### Instruction:
Among the entries below, one stretch runs from the line that contains "The build123d and" through the line that contains "width = pulley_width - 12". Repeat that stretch exactly, ends included, and only that.

__________________________________________________

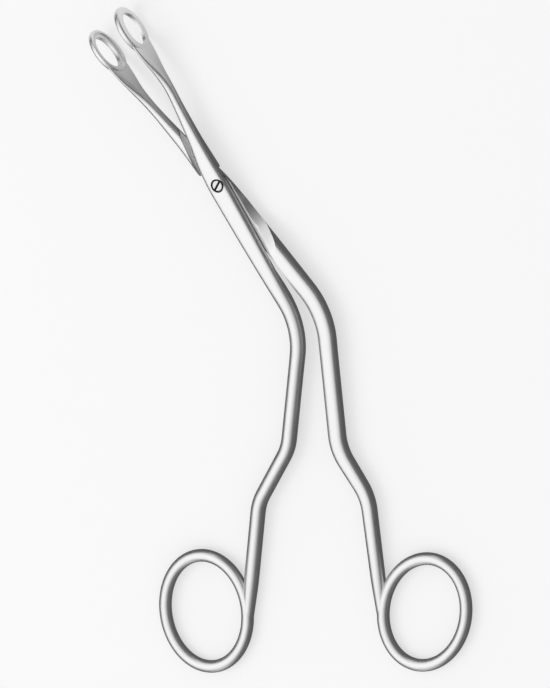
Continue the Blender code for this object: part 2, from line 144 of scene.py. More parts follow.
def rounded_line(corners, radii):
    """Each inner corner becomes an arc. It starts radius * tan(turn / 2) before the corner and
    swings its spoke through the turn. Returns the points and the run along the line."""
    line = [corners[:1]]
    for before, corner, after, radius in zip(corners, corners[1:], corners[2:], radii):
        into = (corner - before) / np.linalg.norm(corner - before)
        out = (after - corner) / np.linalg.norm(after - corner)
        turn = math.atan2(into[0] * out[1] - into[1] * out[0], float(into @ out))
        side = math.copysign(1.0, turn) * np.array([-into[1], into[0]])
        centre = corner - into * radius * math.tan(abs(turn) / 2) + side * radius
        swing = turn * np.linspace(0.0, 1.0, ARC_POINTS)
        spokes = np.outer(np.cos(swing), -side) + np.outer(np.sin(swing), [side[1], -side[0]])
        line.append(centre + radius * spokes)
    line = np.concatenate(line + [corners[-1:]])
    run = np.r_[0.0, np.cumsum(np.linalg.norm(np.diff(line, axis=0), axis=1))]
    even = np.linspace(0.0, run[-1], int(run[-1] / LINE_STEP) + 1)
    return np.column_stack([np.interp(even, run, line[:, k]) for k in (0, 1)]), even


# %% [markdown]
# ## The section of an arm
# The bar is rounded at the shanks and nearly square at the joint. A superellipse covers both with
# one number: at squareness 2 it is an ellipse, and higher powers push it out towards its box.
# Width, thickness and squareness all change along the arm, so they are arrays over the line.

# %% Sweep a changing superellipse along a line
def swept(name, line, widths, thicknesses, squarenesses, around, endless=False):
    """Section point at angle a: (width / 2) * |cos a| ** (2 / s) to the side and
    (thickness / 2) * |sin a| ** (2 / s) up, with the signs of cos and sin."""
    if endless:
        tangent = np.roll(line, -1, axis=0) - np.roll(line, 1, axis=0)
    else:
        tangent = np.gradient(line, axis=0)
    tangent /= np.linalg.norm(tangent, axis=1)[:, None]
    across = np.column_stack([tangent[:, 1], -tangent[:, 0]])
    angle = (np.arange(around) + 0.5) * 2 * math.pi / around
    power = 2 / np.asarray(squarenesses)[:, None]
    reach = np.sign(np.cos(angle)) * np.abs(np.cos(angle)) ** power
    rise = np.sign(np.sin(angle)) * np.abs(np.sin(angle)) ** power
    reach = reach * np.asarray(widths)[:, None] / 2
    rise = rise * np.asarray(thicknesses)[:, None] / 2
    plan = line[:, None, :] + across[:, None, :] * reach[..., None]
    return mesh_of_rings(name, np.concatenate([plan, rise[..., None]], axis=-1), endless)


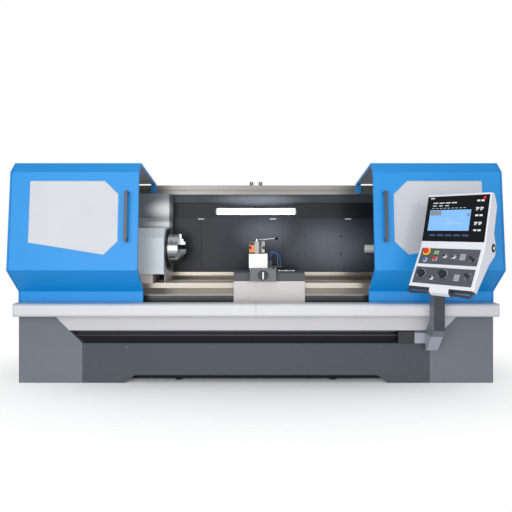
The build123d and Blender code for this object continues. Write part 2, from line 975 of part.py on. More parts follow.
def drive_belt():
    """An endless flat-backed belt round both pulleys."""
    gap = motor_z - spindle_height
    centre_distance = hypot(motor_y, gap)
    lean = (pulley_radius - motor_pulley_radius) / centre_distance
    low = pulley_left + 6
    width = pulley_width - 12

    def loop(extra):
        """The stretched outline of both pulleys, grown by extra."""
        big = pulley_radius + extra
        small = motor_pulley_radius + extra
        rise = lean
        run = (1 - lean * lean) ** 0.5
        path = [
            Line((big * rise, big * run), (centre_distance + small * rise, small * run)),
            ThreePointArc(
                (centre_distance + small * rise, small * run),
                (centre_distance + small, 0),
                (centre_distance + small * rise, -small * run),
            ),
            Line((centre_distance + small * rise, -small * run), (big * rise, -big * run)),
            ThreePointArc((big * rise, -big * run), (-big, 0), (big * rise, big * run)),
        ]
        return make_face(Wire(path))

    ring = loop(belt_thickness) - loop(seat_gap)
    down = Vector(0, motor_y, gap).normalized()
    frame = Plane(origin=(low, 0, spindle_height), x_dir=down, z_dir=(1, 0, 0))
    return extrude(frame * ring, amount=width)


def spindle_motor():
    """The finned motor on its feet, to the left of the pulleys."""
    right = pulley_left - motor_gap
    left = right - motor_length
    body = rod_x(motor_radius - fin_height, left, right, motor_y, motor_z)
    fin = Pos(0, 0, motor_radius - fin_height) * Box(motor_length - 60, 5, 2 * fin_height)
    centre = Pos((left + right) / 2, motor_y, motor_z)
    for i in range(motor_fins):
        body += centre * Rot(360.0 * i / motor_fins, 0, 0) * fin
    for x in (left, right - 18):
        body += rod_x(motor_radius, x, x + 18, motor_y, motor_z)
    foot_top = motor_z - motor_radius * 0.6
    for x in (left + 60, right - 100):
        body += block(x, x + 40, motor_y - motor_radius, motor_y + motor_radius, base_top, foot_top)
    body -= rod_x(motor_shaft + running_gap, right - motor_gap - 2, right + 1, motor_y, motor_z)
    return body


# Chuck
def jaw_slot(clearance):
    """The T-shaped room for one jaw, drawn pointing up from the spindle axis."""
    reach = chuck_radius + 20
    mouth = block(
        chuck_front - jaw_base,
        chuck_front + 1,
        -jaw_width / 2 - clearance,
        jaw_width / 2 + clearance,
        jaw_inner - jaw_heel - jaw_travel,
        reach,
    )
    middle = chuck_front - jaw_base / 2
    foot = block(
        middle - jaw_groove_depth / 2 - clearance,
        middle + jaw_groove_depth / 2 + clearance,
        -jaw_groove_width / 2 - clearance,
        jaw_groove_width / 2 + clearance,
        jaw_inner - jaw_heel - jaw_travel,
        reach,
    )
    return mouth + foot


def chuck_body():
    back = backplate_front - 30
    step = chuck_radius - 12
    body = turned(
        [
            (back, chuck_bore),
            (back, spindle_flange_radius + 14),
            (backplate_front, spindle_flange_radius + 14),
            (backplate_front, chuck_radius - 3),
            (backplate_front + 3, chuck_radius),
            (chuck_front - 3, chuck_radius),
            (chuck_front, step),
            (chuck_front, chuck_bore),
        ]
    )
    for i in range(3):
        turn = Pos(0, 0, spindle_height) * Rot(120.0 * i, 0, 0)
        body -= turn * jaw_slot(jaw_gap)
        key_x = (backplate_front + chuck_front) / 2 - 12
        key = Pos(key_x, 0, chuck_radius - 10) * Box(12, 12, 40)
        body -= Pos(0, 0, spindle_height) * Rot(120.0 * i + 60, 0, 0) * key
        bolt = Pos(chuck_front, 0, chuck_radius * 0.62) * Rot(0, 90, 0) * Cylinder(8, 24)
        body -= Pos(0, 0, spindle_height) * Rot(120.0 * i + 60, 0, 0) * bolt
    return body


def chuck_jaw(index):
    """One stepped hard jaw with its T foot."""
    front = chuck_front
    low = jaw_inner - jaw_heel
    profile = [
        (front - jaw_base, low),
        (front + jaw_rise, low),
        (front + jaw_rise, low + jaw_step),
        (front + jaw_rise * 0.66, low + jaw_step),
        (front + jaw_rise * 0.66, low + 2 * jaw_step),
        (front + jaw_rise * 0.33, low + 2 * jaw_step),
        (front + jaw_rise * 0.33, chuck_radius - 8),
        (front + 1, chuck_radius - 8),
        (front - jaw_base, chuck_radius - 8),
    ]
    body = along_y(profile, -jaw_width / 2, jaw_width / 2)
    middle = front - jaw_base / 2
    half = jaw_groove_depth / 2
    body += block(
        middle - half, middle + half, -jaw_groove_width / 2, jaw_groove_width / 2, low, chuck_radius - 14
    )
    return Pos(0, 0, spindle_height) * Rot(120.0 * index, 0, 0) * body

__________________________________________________

### Response below:
The build123d and Blender code for this object continues. Write part 2, from line 975 of part.py on. More parts follow.
def drive_belt():
    """An endless flat-backed belt round both pulleys."""
    gap = motor_z - spindle_height
    centre_distance = hypot(motor_y, gap)
    lean = (pulley_radius - motor_pulley_radius) / centre_distance
    low = pulley_left + 6
    width = pulley_width - 12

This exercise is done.